Triploid, Humpy & Seaplane Hater
I was in the same situation as you a few years back. I ended up getting the Aire 143D over the Super Duper Puma. It just fit the type of fishing I do and had the room I was looking for.
While it is only 9" wider the the SDP, it seems even bigger then that when in the boat.
I know I made some sacrifices in maneuverable with my choice.
I've rowed all three Puma models. They are great boats as well and I don't think you can go wrong by going with an Aire.

Good luck in your search for a new raft.


nymphing beads with a spey pole.
iagree, I have a 143D We loaded it all summer/fall with gear, 3 dudes, and 2 labs. Still floats through skinny water, and the maneuverability was great IMO. I put the NRS frame on it and its BA. Couldn't be happier and wouldn't trade it for anything else. Good luck with your purchase if you haven't made it already!

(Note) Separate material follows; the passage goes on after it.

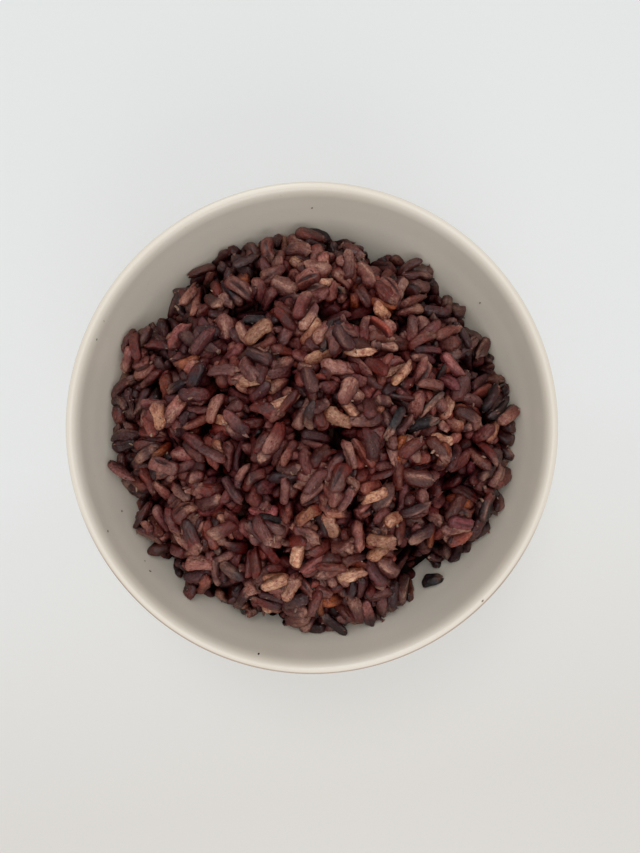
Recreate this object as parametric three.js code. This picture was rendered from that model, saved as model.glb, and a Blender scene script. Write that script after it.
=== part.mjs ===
// A bowl of cooked rice blend: a round glazed bowl on a foot ring, and the low
// mound of loose dark grains that fills it to a little above the rim.
//
// Millimetres, +Z up. The origin is the middle of the foot ring, on the table.

import * as THREE from 'three';

// ---- Driving dimensions: the bowl ----------------------------------------

const BOWL_HEIGHT = 59;          // table to the top of the lip
const RIM_RADIUS = 65;           // outer edge of the lip
const LIP_OUTER_ROUND = 0.8;     // small round on the outer edge of the lip
const LIP_INNER_ROUND = { across: 2.4, down: 5.5 };   // longer, elliptical round inside
const CAVITY_RADIUS = 62.2;      // inner wall, carried up to the lip
const CAVITY_DEPTH = 49.5;       // lip to the lowest point inside
const BELLY_DEPTH = 55.5;        // lip to where the outer wall would meet the axis
const BELLY_EXPONENT = 2.2;      // 2 is an ellipse, and more has steeper walls
const WIDEST_ABOVE_LIP = 14;     // the walls' curves would be widest here, so they flare at the lip
const FOOT_OUTER_RADIUS = 29.5;
const FOOT_INNER_RADIUS = 25.5;
const FOOT_EDGE_ROUND = 0.7;
const FOOT_RECESS_HEIGHT = 4.5;  // table to the underside of the floor
const FOOT_RECESS_ROUND = 1.8;

// ---- Driving dimensions: the mound of rice --------------------------------

const GAP = 0.3;                 // clear space between the grains and the wall
const MOUND_TOP = 62.5;          // table to the top of the mound
const EDGE_DEPTH = 15.5;         // lip to the mound's edge, where it meets the wall
const EDGE_RADIUS = 57.6;        // mean radius of the mound's edge
const SHOULDER_DEPTH = 20.5;     // lip to where the side of the mound leaves the wall
const EDGE_CLIMB = 2;            // a lobe rises this much for each mm that it reaches out
const EDGE_DROP = 2;             // the edge stays this much above where the side leaves the wall
const EDGE_SPREAD = 7;           // the higher, the closer to the edge a lobe stays
const RAISED_SIDE = {            // on one side the edge stands higher and steeper, clear of the wall
  direction: 285,                // the middle of that side, in degrees from +X towards +Y
  rise: 4,
  stepIn: 0.3,                   // the edge steps in by this for each mm that it rises
  spread: 3,                     // the higher, the closer to the edge the rise stays
};
const MOUND_ROUNDNESS = 2;       // 2 is a parabola, and more has a flatter top

// Where the mound's edge swells out or falls back: direction in degrees from
// +X towards +Y, reach in mm, and half the width of the lobe in degrees.
const EDGE_LOBES = [
  { direction: 0, reach: 0.9, halfWidth: 7 },
  { direction: 22, reach: -1.3, halfWidth: 18 },
  { direction: 48, reach: -1.7, halfWidth: 8 },
  { direction: 70, reach: -2.7, halfWidth: 7 },
  { direction: 90, reach: -0.8, halfWidth: 12 },
  { direction: 140, reach: -2.2, halfWidth: 8 },
  { direction: 168, reach: 0.5, halfWidth: 17 },
  { direction: 204, reach: -1.7, halfWidth: 6 },
  { direction: 217, reach: 0.3, halfWidth: 6 },
  { direction: 233, reach: 1.1, halfWidth: 6 },
  { direction: 246, reach: -1.6, halfWidth: 6 },
  { direction: 260, reach: 0.4, halfWidth: 6 },
  { direction: 277, reach: 0.4, halfWidth: 8 },
  { direction: 298, reach: -1, halfWidth: 9 },
  { direction: 334, reach: -0.2, halfWidth: 7 },
  { direction: 348, reach: -0.9, halfWidth: 6 },
];

// Clumps of grains on top of the mound: two crossed waves for each size of clump.
const CLUMPS = [
  { height: 0.8, length: 30, turn: 0.5 },
  { height: 0.5, length: 17, turn: 1.4 },
];

// ---- How finely the round shapes are faceted ------------------------------

const SEGMENTS = 76;
const WALL_STEPS = 12;
const BELLY_STEPS = 10;
const ROUND_STEPS = 3;
const SHOULDER_STEPS = 5;
const MOUND_RINGS = 13;

// ---- Colours --------------------------------------------------------------

const GLAZE_COLOUR = 0xd9d2c6;
const RICE_COLOUR = 0x4a2c28;

// ---- Curves ---------------------------------------------------------------

/** A point's share of the way down a wall's curve, from where it is widest to the axis. */
function shareDown(depth, fullDepth) {
  return Math.min((depth + WIDEST_ABOVE_LIP) / (fullDepth + WIDEST_ABOVE_LIP), 1);
}

/** How wide the curve is for that share: 1 where it is widest and 0 on the axis. The other way round too. */
function curveWidth(share) {
  return (1 - share ** BELLY_EXPONENT) ** (1 / BELLY_EXPONENT);
}

/** Radius of a rounded wall at a depth below the lip, from its radius at the lip. */
function wallRadius(depth, radius, fullDepth) {
  return (radius * curveWidth(shareDown(depth, fullDepth))) / curveWidth(shareDown(0, fullDepth));
}

/** Depth below the lip at which a rounded wall has come in to a smaller radius. */
function wallDepth(smallRadius, radius, fullDepth) {
  const width = (smallRadius / radius) * curveWidth(shareDown(0, fullDepth));
  return (fullDepth + WIDEST_ABOVE_LIP) * curveWidth(width) - WIDEST_ABOVE_LIP;
}

/** Angle along a rounded wall, 0 where it is widest and a quarter turn on the axis. */
function wallAngle(depth, fullDepth) {
  return Math.asin(shareDown(depth, fullDepth) ** (BELLY_EXPONENT / 2));
}

/** Points down a rounded wall, from one depth to another, as (radius, height). */
function wallCurve(fromDepth, toDepth, radius, fullDepth, steps) {
  const start = wallAngle(fromDepth, fullDepth);
  const end = wallAngle(toDepth, fullDepth);
  const points = [];
  for (let i = 0; i <= steps; i++) {
    const angle = start + ((end - start) * i) / steps;
    const share = Math.sin(angle) ** (2 / BELLY_EXPONENT);
    const depth = (fullDepth + WIDEST_ABOVE_LIP) * share - WIDEST_ABOVE_LIP;
    points.push(new THREE.Vector2(wallRadius(depth, radius, fullDepth), BOWL_HEIGHT - depth));
  }
  return points;
}

/** Points on a quarter ellipse about a centre, from one angle to another. */
function quarterRound(centre, across, up, fromAngle, toAngle) {
  const points = [];
  for (let i = 0; i <= ROUND_STEPS; i++) {
    const angle = fromAngle + ((toAngle - fromAngle) * i) / ROUND_STEPS;
    points.push(new THREE.Vector2(
      centre.x + across * Math.cos(angle),
      centre.y + up * Math.sin(angle),
    ));
  }
  return points;
}

/** Drops points that lie on the one before, and sets the ends exactly on the axis. */
function cleanProfile(points) {
  const kept = points.filter((point, i) => i === 0 || point.distanceTo(points[i - 1]) > 0.01);
  kept[0].x = 0;
  kept[kept.length - 1].x = 0;
  return kept;
}

/** A solid of revolution about +Z from a profile of (radius, height). */
function revolve(profile) {
  return new THREE.LatheGeometry(profile, SEGMENTS).rotateX(Math.PI / 2);
}

// ---- The bowl -------------------------------------------------------------

/** The foot ring and the recess inside it, from the axis out to the ring's edge. */
function footProfile(footTop) {
  const recessCentre = new THREE.Vector2(
    FOOT_INNER_RADIUS - FOOT_RECESS_ROUND,
    FOOT_RECESS_HEIGHT - FOOT_RECESS_ROUND,
  );
  const innerEdge = new THREE.Vector2(FOOT_INNER_RADIUS + FOOT_EDGE_ROUND, FOOT_EDGE_ROUND);
  const outerEdge = new THREE.Vector2(FOOT_OUTER_RADIUS - FOOT_EDGE_ROUND, FOOT_EDGE_ROUND);
  return [
    new THREE.Vector2(0, FOOT_RECESS_HEIGHT),
    ...quarterRound(recessCentre, FOOT_RECESS_ROUND, FOOT_RECESS_ROUND, Math.PI / 2, 0),
    ...quarterRound(innerEdge, FOOT_EDGE_ROUND, FOOT_EDGE_ROUND, Math.PI, Math.PI * 1.5),
    ...quarterRound(outerEdge, FOOT_EDGE_ROUND, FOOT_EDGE_ROUND, -Math.PI / 2, 0),
    new THREE.Vector2(FOOT_OUTER_RADIUS, footTop),
  ];
}

/** How the lip's inner round turns into the wall: how far short of upright it ends, and the depth there. */
function lipEnd() {
  const { across, down } = LIP_INNER_ROUND;
  const cameIn = CAVITY_RADIUS - wallRadius(down, CAVITY_RADIUS, CAVITY_DEPTH);
  const lean = Math.atan(cameIn / across);
  return { lean, depth: down * (1 - Math.sin(lean)) };
}

/** The rolled lip, from its outer edge over the top and down inside. */
function lipProfile() {
  const { across, down } = LIP_INNER_ROUND;
  const { lean, depth } = lipEnd();
  const outerCentre = new THREE.Vector2(RIM_RADIUS - LIP_OUTER_ROUND, BOWL_HEIGHT - LIP_OUTER_ROUND);
  const innerCentre = new THREE.Vector2(
    wallRadius(depth, CAVITY_RADIUS, CAVITY_DEPTH) + across * Math.cos(lean),
    BOWL_HEIGHT - down,
  );
  return [
    ...quarterRound(outerCentre, LIP_OUTER_ROUND, LIP_OUTER_ROUND, 0, Math.PI / 2),
    ...quarterRound(innerCentre, across, down, Math.PI / 2, Math.PI - lean),
  ];
}

function bowlGeometry() {
  const footDepth = wallDepth(FOOT_OUTER_RADIUS, RIM_RADIUS, BELLY_DEPTH);
  const outside = wallCurve(LIP_OUTER_ROUND, footDepth, RIM_RADIUS, BELLY_DEPTH, BELLY_STEPS);
  const inside = wallCurve(lipEnd().depth, CAVITY_DEPTH, CAVITY_RADIUS, CAVITY_DEPTH, WALL_STEPS);
  const profile = [
    ...footProfile(BOWL_HEIGHT - footDepth),
    ...outside.reverse(),
    ...lipProfile(),
    ...inside,
  ];
  return revolve(cleanProfile(profile));
}

// ---- The mound of rice ----------------------------------------------------

/** How far the mound's edge lies outside or inside its mean radius, at a direction. */
function edgeReach(direction) {
  let reach = 0;
  for (const lobe of EDGE_LOBES) {
    const away = THREE.MathUtils.euclideanModulo(direction - lobe.direction + 180, 360) - 180;
    reach += lobe.reach * Math.exp(-((away / lobe.halfWidth) ** 2));
  }
  return reach;
}

/** How much of the raised side's rise there is at a direction: 1 in its middle and 0 on the other side. */
function raisedShare(direction) {
  const facing = Math.cos(THREE.MathUtils.degToRad(direction - RAISED_SIDE.direction));
  return THREE.MathUtils.smoothstep(facing, -0.3, 0.6);
}

/** The mound's edge at a direction: its radius, its height and how much of that is the raised side's. */
function edgeAt(direction) {
  const reach = edgeReach(direction);
  const raisedBy = RAISED_SIDE.rise * raisedShare(direction);
  const climb = EDGE_CLIMB * reach * (1 - raisedShare(direction));
  const depth = Math.min(EDGE_DEPTH - climb, SHOULDER_DEPTH - EDGE_DROP) - raisedBy;
  const wall = wallRadius(depth, CAVITY_RADIUS, CAVITY_DEPTH) - GAP;
  const radius = EDGE_RADIUS + reach - RAISED_SIDE.stepIn * raisedBy;
  return { radius: Math.min(radius, wall), height: BOWL_HEIGHT - depth, raisedBy };
}

/** Height of the clumps at a place on the mound. */
function clumpHeight(x, y) {
  let height = 0;
  for (const clump of CLUMPS) {
    const turns = (Math.PI * 2) / clump.length;
    const along = x * Math.cos(clump.turn) + y * Math.sin(clump.turn);
    const across = y * Math.cos(clump.turn) - x * Math.sin(clump.turn);
    height += clump.height * Math.sin(along * turns) * Math.cos(across * turns);
  }
  return height;
}

/** Height of the smooth dome at a radius. */
function domeHeight(radius) {
  const rise = MOUND_TOP - (BOWL_HEIGHT - EDGE_DEPTH);
  return MOUND_TOP - rise * (radius / EDGE_RADIUS) ** MOUND_ROUNDNESS;
}

/** A place on the mound's top surface, by its share of the way out to the edge. */
function moundTop(share, angle) {
  const edge = edgeAt(THREE.MathUtils.radToDeg(angle));
  const radius = edge.radius * share;
  const x = radius * Math.cos(angle);
  const y = radius * Math.sin(angle);
  const raised = edge.raisedBy * share ** RAISED_SIDE.spread;
  const lobe = (edge.height - edge.raisedBy - domeHeight(edge.radius)) * share ** EDGE_SPREAD;
  const clumps = clumpHeight(x, y) * (1 - share ** EDGE_SPREAD);
  return new THREE.Vector3(x, y, domeHeight(radius) + raised + lobe + clumps);
}

/** The mound as a round solid, whose top rings are then moved to the uneven surface. */
function moundGeometry() {
  const under = wallCurve(
    SHOULDER_DEPTH, CAVITY_DEPTH - GAP, CAVITY_RADIUS - GAP, CAVITY_DEPTH - GAP, SHOULDER_STEPS,
  ).reverse();
  const profile = [...under];
  for (let ring = 0; ring <= MOUND_RINGS; ring++) {
    profile.push(new THREE.Vector2(EDGE_RADIUS * (1 - ring / MOUND_RINGS), MOUND_TOP));
  }
  const geometry = revolve(cleanProfile(profile));

  const position = geometry.attributes.position;
  for (let i = 0; i < position.count; i++) {
    const ring = (i % profile.length) - under.length;
    if (ring < 0) continue;
    const angle = Math.atan2(position.getY(i), position.getX(i));
    const place = moundTop(1 - ring / MOUND_RINGS, angle);
    position.setXYZ(i, place.x, place.y, place.z);
  }
  return geometry;
}

// ---- The whole ------------------------------------------------------------

function namedMesh(name, geometry, material) {
  const mesh = new THREE.Mesh(geometry, material);
  mesh.name = name;
  return mesh;
}

const glaze = new THREE.MeshStandardMaterial({ color: GLAZE_COLOUR, roughness: 0.25, metalness: 0 });
const rice = new THREE.MeshStandardMaterial({ color: RICE_COLOUR, roughness: 0.6, metalness: 0 });

const bowlOfRice = new THREE.Group();
bowlOfRice.add(namedMesh('bowl', bowlGeometry(), glaze));
bowlOfRice.add(namedMesh('rice', moundGeometry(), rice));

export default bowlOfRice;
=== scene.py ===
"""A bowl of cooked rice blend, seen from straight above: a glazed bowl, a heap of about two thousand
separate grains that settle against each other over a dark core, one stray grain and a few bran specks."""

import itertools
import math

import bpy
import numpy as np
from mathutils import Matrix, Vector
from mathutils.bvhtree import BVHTree


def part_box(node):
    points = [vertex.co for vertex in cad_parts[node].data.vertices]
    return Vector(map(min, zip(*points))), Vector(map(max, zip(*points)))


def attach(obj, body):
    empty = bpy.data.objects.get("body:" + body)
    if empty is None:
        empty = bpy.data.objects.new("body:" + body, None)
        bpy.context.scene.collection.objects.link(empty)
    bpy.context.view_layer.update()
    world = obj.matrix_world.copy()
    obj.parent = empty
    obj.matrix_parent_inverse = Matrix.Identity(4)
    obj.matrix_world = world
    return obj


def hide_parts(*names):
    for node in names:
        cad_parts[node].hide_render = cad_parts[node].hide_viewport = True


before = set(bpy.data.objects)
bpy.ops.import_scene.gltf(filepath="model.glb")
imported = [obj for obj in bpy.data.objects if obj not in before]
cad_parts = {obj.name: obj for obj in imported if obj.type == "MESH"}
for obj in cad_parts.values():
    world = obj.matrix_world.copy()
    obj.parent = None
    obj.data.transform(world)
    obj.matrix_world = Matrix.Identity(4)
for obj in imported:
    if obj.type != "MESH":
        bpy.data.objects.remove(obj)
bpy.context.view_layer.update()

MM = 0.001

# ---- The photograph's view, in its own pixels ----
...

I'm trying to build a fishing cat with 10' Maxxon tubes. I also want it Class 3 capable. I like the NRS frame components but the tubing is just too large and heavy for a small 'toon. I wish NRS had 1 1/4" 'ish aluminum tubes with smaller size Low-Pro fitting. Maybe the smaller aluminumn wouldn't be strong enough... ?? That would be sweet if it was. I'm having a very hard time here in Idaho finding a competent welder to build me a frame. Any ideas?